Philosophers — countercultures of one — fix their sights on something that by its very nature is invisible to most: that-which-is rather than that-which-is-said. Science is, or has become, a public enterprise. Whatever cannot be seen by everyone must not be seen by anyone, insists the scientist. This of course means that the world of science is delimited by and subservient to culture, which circumscribes the common realm of the real. The public character of scientific practice, in other words, necessitates that the object of scientific inquiry is a derivative and domesticated nature, rather than the raw phusis, the Nature, which is the purview of philosophers. This intrinsic shortsightedness of science is obscured by the fact that domesticated nature and unadulterated phusis are largely coextensive. The telltale signs of artifice show through principally at the boundaries of nature-with-a-small-“n”. On the quotidian main, even philosophers live within cultured nature. The breadth of cultured reality pushes Nature to the margins of life, until anyone calling attention to the unseen world beyond culture becomes like a prophet for an unpopular god, stinking to the scientistic nose of locusts and honey.

To the blunted sense of dupe of scientism, philosophers (as I pick them out) are indistinguishable from mystics, because the philosopher and the mystic both claim access to privileged knowledge, to a reality beyond the common one. In reality (though not in the world we live in) philosophers reach the highest peaks of thought, and gain the broadest view. The limits of philosophy are the limits of the intelligible world. And so, if philosophy is brought to heel by science, there will be no perspective available superior to the culturally given. Man will live in a bubble. Philosophy, deprived of the high country, its native soil, will wither and die, to the restrained applause of disintrested, objective, professionally detached self-delusional myopic wankers.
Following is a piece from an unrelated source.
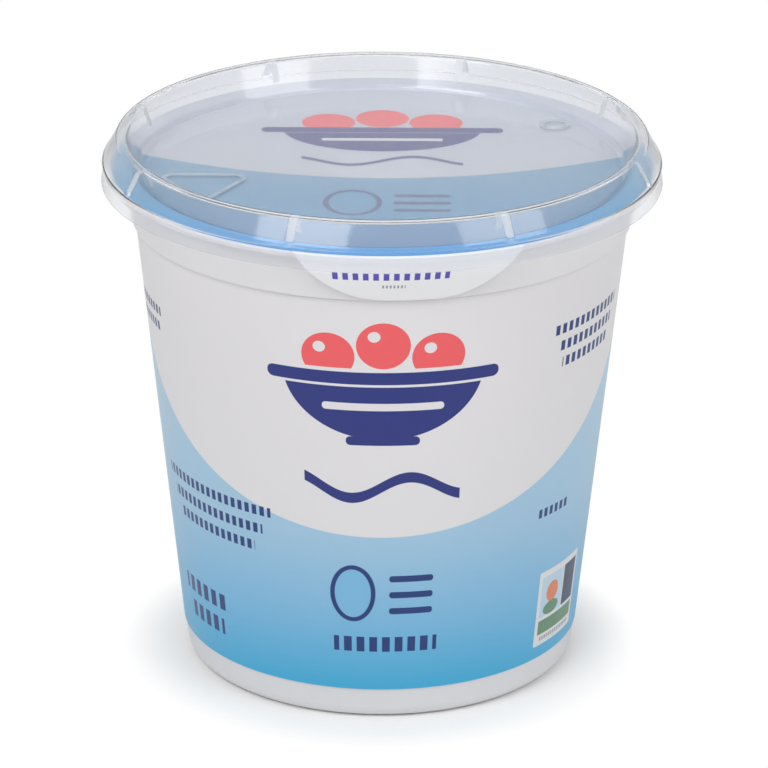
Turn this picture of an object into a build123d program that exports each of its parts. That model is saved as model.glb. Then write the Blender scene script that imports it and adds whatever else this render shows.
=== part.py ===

Or philosophy would wither and die, were it possible for it to be brought to heel. Just as the quintessentially scientific mind is constitutionally incapable of directly apprehending Nature, the philosophic mind is constitutionally incapable of giving a damn what the herd’s new idol is whispering. But if this were the end of the story I would be considerably less concerned than I am. There’s something profoundly hateful about the scientistic Weltanschauung. Reeking forth with the blithe and breathless pronouncements of the “reality-based communityTM,” I smell disinfectant and rubbing alcohol, latex and blood, cold sweat and ozone, and stacked bodies burning.

To answer my earlier question: the kind of thinker apt to believe that free will is so insignificant that he’d never notice if his own went missing — is the kind of person incapable of philosophy, yet proud of his intellect and convinced of the efficacy of rational inquiry. If he and his ilk command the heights of culture for too long, I don’t think I would like it very well.